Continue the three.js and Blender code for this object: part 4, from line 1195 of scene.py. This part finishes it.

* * *

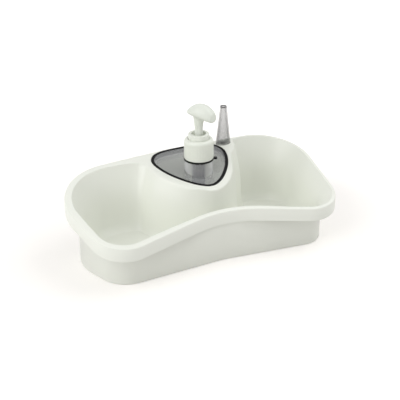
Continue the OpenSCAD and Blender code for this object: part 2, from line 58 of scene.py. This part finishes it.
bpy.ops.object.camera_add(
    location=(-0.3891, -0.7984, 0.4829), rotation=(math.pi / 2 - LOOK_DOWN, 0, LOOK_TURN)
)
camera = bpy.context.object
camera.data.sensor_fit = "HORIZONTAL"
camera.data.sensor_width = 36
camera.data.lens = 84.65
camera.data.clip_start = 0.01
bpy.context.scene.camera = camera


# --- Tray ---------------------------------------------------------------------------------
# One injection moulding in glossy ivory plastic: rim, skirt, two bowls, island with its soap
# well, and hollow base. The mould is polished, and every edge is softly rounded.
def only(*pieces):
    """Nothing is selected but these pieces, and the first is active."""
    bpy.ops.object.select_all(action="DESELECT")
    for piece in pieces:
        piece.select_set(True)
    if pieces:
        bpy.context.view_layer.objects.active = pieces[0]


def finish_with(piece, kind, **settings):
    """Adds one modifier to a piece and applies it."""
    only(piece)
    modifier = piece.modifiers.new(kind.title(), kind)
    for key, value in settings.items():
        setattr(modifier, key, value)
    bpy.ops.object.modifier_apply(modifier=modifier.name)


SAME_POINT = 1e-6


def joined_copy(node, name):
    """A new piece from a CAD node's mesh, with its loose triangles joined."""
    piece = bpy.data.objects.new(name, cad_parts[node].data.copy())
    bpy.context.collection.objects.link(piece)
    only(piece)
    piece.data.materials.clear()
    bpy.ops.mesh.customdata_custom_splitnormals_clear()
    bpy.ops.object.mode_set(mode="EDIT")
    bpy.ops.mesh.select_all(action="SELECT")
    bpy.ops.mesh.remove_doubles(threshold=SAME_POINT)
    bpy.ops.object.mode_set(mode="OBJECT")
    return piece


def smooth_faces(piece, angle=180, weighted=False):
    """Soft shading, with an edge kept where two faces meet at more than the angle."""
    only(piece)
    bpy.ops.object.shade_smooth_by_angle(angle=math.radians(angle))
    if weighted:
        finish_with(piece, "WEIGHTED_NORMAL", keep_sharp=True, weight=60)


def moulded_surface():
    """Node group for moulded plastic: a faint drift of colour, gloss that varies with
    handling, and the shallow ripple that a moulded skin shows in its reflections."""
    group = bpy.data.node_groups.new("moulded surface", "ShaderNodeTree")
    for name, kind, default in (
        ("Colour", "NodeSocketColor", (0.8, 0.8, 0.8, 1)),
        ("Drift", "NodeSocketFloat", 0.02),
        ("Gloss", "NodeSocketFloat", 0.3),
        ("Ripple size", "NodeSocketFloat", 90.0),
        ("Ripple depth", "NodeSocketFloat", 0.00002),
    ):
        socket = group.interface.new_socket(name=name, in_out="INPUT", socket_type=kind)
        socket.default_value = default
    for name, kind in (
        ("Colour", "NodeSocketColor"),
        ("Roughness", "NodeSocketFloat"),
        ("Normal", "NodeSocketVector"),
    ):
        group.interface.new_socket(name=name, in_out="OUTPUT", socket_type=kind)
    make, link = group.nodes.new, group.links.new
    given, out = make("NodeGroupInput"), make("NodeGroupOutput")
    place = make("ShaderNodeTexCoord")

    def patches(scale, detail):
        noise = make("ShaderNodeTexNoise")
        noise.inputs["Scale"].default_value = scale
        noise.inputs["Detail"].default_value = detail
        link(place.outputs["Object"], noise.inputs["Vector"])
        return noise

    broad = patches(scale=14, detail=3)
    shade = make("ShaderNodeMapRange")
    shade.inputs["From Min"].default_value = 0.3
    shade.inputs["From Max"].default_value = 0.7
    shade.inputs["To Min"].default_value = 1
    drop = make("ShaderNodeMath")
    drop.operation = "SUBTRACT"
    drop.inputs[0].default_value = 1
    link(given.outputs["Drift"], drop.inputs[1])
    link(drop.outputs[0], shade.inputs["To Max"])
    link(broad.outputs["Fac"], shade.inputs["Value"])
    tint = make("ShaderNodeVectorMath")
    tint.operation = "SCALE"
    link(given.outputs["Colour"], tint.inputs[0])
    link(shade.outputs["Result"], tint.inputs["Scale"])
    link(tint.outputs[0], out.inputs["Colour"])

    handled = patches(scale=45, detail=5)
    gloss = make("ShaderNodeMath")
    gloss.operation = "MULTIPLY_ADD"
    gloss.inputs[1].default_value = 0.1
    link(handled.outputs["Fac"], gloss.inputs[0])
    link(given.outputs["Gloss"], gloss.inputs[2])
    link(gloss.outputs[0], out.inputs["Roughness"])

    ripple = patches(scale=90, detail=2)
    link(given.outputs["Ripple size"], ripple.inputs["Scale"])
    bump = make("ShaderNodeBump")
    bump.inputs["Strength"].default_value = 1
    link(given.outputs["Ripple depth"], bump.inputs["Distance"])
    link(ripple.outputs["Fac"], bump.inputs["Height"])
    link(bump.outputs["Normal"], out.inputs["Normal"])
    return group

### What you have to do
Print exactly the lines from the line with "Continue the OpenSCAD" to the line with "bpy.context.scene.camera = camera", both included, and nothing else.

### Answer to the problem
Continue the OpenSCAD and Blender code for this object: part 2, from line 58 of scene.py. This part finishes it.
bpy.ops.object.camera_add(
    location=(-0.3891, -0.7984, 0.4829), rotation=(math.pi / 2 - LOOK_DOWN, 0, LOOK_TURN)
)
camera = bpy.context.object
camera.data.sensor_fit = "HORIZONTAL"
camera.data.sensor_width = 36
camera.data.lens = 84.65
camera.data.clip_start = 0.01
bpy.context.scene.camera = camera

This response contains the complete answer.